According to this month's issue of Popular Science, Stuxnet can now be found on "hundreds of thousands of computers in at least 155 countries." The good news: Since it's so highly targeted at Iranian centrifuges, Stuxnet doesn't seem capable of harming anyone else. The bad news: It might not stay that way.

According to independent computer security expert Ralph Langner, once you've captured Stuxnet and managed to decode the worm, "it's like a playbook… Anyone who looks at it carefully can build something like it."

Pandora's worm
In other words, we might have struck a blow for truth, justice, and the American (or Israeli) way with Stuxnet. But we may also have provided an instruction manual to help enemy hackers build their own hi-tech cyberworms.
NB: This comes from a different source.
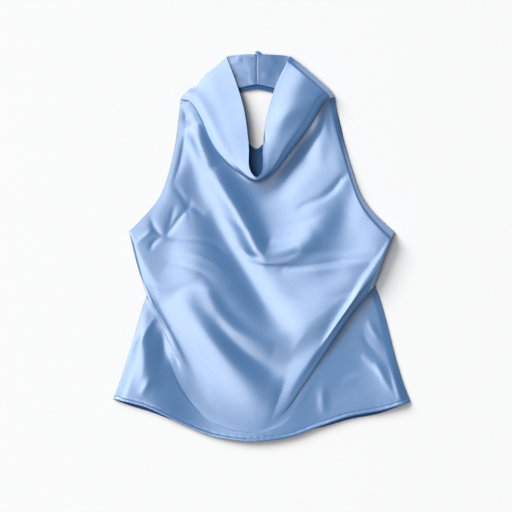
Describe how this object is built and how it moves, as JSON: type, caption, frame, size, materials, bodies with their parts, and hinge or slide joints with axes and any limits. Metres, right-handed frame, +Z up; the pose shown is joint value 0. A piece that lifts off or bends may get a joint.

Describing the danger that Stuxnet, or derivations thereof, will eventually be turned around and used to attack U.S. industrial machines, PopSci rates Stuxnet a "7" (out of 10) on this month's "Folly Meter" of neat-ideas-that-we-never-should-have-tried. And in an eminently quotable warning, the magazine opines, "Many cybersecurity wonks are thoroughly freaked out."

Offense leads to defense
Congrats to the cyberwarrior team on the "away win." But in a perverse boon to America's defense industry, it's now it's more urgent than ever that the folks who invented "Stuxnet 1.0" rush home and start playing defense against a potential Stuxnet 2.0.

Perhaps tipped off to the escalated threat meter, the Obama Administration launched operation "Perfect Citizen" last year, an effort to improve monitoring of Internet security threats that builds on cybersecurity promises made (but not fulfilled) back in the Bush II administration. Raytheon (NYSE: RTN) got the initial contract award there. But already, defense stalwarts ranging from Boeing to SAIC (NYSE: SAI) to L-3 Communications (NYSE: LLL) are scrambling to create or strengthen existing cyber security divisions.

That's great news for defense investors -- if the government comes through on its promises to make a serious investment in bolstering national cyber security defenses, and if the much-ballyhooed defense cuts don't give short shrift to "virtual" threats. But our response cannot end there. Remember that while Iran's government runs its nuclear program, a Stuxnet-like attack in the U.S. would more likely target private, industrial companies like energy utilities, electricity distributors, or chemical concerns.

Foolish final thought
While any serious effort to make America's Internet secure must begin with government computer networks, private companies will need the bulk of the upgrades, albeit perhaps with taxpayer assistance. If that's the case, I'd think that companies like Symantec (which first captured Stuxnet "in the wild"), McAfee (now owned by Intel (Nasdaq: INTC)), and Cisco (Nasdaq: CSCO) would benefit most from such spending.

Profit-pinched companies won't want to spend to secure their networks, but the government may require them to do it. The threat is real, it's growing, and thanks to Stuxnet, we may just have made it worse.